Directions
Stop after the line with "cut(np.array([tip + across": repeat exactly every line before it, beginning with the first, and that line itself.

Provided data
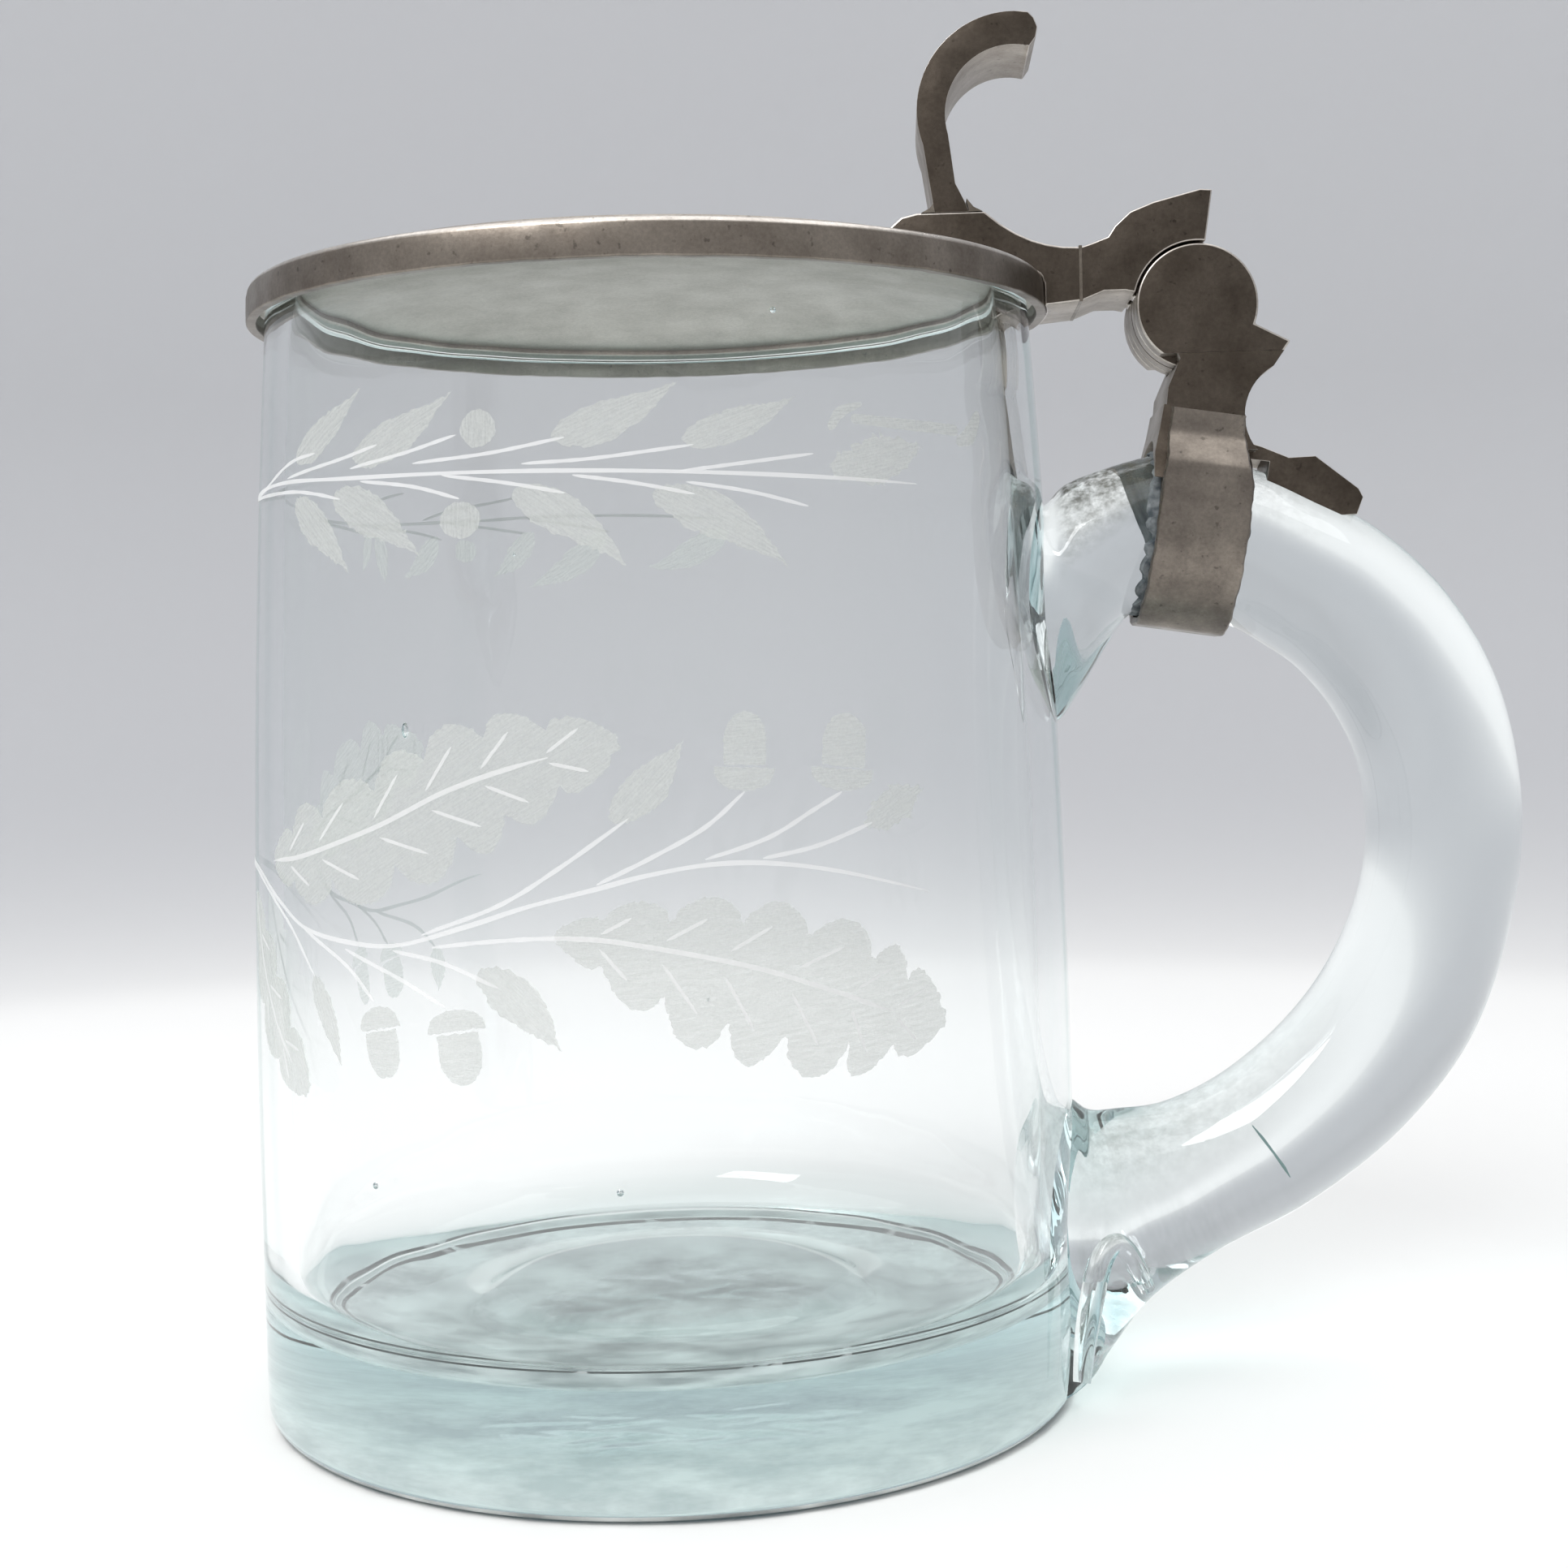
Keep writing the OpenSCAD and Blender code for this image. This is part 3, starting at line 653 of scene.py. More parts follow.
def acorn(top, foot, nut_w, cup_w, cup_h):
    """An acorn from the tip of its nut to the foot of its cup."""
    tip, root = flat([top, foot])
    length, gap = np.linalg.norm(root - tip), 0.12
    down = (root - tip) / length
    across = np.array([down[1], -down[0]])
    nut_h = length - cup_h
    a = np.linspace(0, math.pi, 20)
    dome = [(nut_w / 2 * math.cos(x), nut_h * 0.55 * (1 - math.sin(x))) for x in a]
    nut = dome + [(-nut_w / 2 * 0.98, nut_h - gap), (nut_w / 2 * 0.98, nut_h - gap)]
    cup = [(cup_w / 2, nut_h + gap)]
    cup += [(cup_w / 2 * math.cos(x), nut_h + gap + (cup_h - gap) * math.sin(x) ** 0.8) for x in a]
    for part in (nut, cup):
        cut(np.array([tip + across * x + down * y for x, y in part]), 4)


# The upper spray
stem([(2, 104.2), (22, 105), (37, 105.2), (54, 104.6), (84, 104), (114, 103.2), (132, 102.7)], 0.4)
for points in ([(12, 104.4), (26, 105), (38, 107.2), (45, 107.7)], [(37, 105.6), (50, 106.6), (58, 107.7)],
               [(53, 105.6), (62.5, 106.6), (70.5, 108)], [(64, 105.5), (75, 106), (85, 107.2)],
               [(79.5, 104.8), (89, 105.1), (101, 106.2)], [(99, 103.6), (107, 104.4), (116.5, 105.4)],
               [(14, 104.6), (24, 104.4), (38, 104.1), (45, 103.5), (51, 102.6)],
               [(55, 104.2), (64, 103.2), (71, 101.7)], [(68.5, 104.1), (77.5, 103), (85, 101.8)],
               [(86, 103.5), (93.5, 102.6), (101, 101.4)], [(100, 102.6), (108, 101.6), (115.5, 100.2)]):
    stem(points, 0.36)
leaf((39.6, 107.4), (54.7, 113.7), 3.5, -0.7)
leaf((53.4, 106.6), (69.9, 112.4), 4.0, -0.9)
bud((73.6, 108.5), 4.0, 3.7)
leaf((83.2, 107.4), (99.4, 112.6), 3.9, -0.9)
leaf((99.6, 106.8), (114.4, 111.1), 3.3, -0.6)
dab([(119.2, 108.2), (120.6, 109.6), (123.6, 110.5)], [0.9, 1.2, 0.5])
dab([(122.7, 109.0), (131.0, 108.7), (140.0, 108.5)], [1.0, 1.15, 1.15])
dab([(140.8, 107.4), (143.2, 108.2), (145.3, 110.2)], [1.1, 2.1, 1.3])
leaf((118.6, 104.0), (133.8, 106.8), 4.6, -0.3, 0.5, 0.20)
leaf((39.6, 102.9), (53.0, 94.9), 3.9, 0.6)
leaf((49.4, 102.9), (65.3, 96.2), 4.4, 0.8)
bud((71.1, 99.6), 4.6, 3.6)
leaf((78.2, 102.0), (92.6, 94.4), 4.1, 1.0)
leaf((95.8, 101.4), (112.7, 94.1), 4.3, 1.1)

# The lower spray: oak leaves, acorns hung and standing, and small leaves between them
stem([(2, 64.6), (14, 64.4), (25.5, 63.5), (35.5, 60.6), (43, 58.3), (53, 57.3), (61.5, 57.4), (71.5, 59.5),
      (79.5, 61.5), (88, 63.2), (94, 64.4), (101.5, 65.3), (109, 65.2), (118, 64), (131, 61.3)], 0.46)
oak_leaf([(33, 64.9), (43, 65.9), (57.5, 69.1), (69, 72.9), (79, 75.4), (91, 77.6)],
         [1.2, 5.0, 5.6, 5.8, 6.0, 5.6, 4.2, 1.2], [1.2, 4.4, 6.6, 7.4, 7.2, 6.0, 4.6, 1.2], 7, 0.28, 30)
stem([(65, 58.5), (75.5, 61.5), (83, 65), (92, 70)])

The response
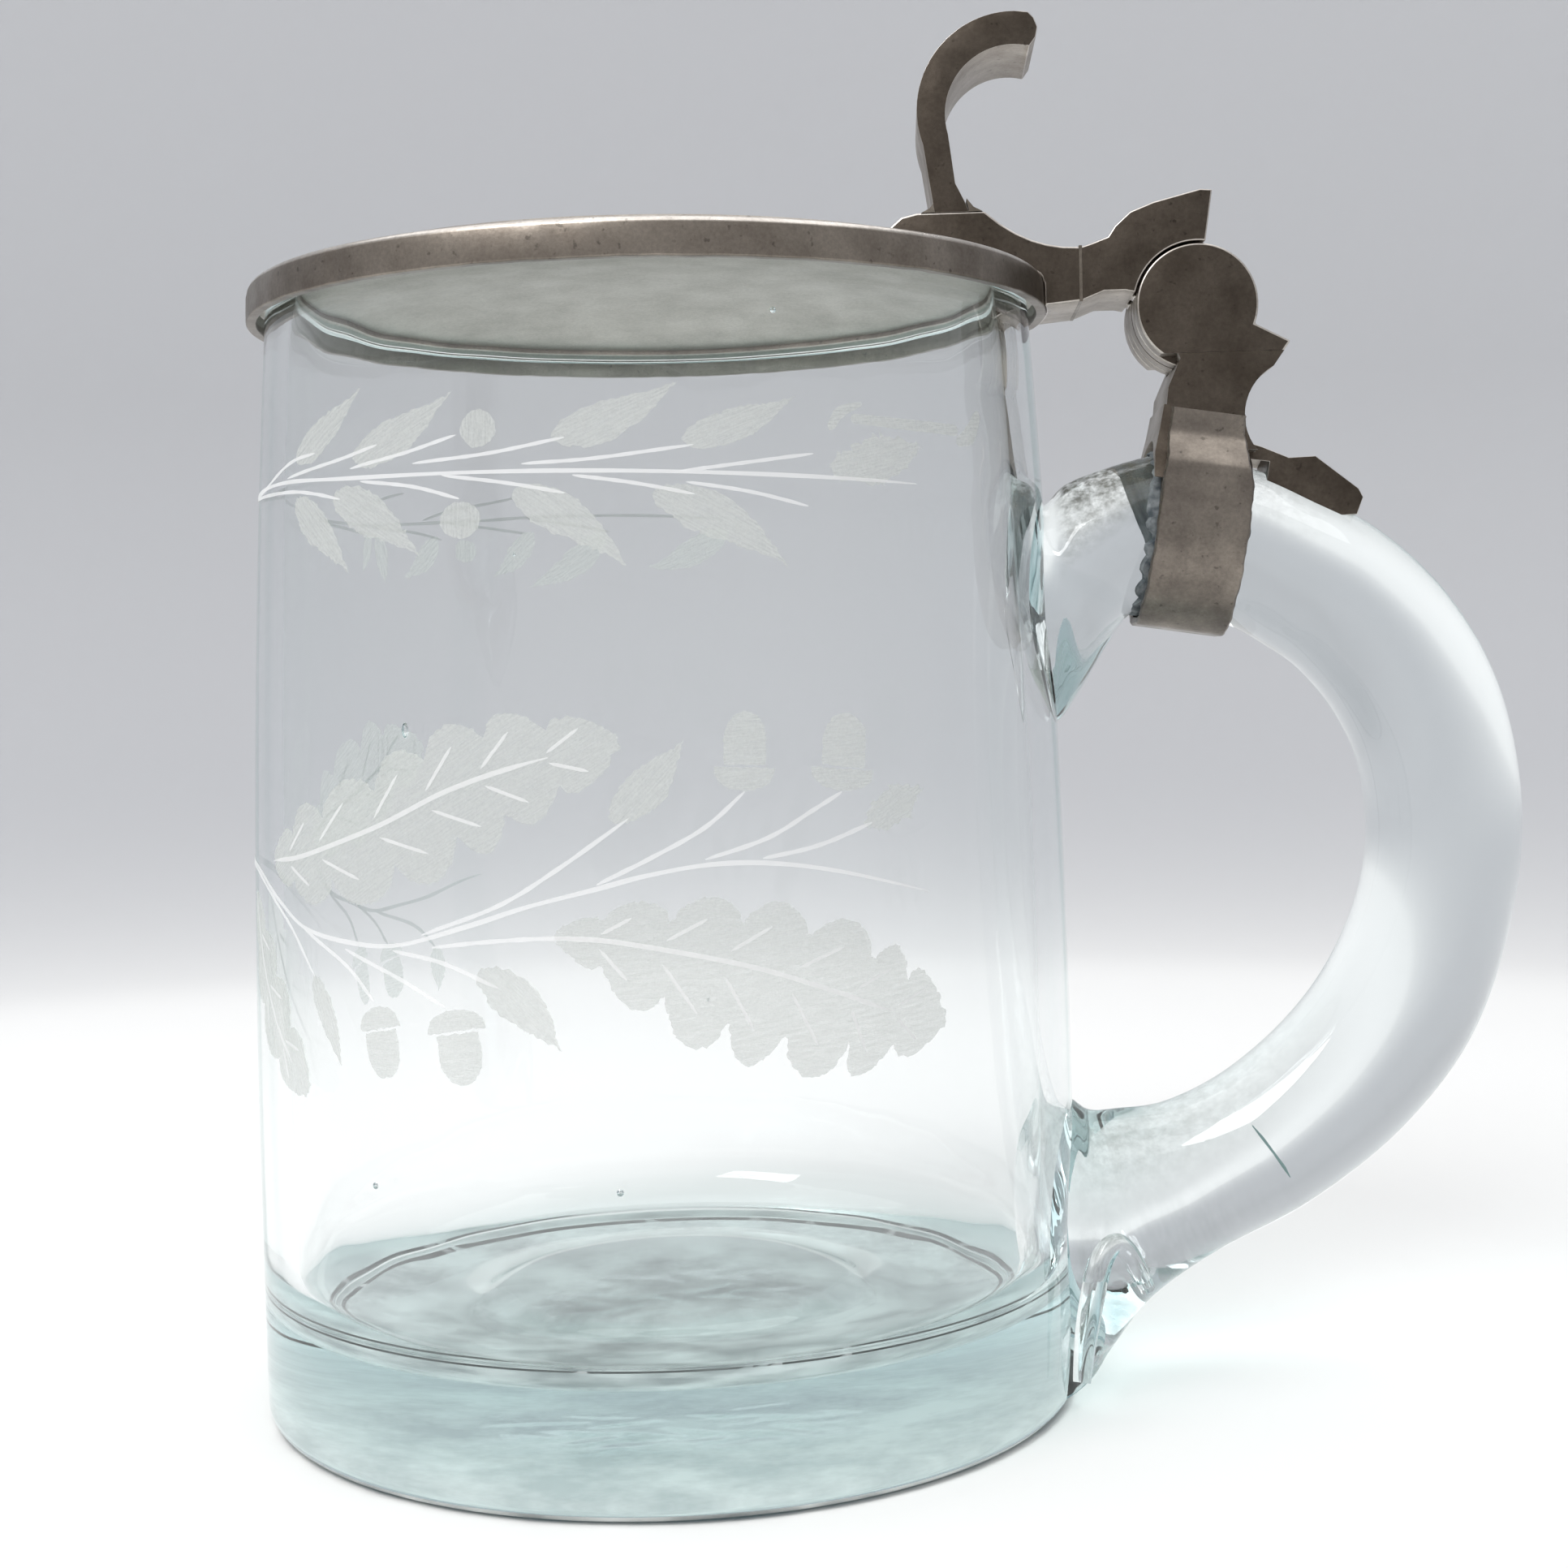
Keep writing the OpenSCAD and Blender code for this image. This is part 3, starting at line 653 of scene.py. More parts follow.
def acorn(top, foot, nut_w, cup_w, cup_h):
    """An acorn from the tip of its nut to the foot of its cup."""
    tip, root = flat([top, foot])
    length, gap = np.linalg.norm(root - tip), 0.12
    down = (root - tip) / length
    across = np.array([down[1], -down[0]])
    nut_h = length - cup_h
    a = np.linspace(0, math.pi, 20)
    dome = [(nut_w / 2 * math.cos(x), nut_h * 0.55 * (1 - math.sin(x))) for x in a]
    nut = dome + [(-nut_w / 2 * 0.98, nut_h - gap), (nut_w / 2 * 0.98, nut_h - gap)]
    cup = [(cup_w / 2, nut_h + gap)]
    cup += [(cup_w / 2 * math.cos(x), nut_h + gap + (cup_h - gap) * math.sin(x) ** 0.8) for x in a]
    for part in (nut, cup):
        cut(np.array([tip + across * x + down * y for x, y in part]), 4)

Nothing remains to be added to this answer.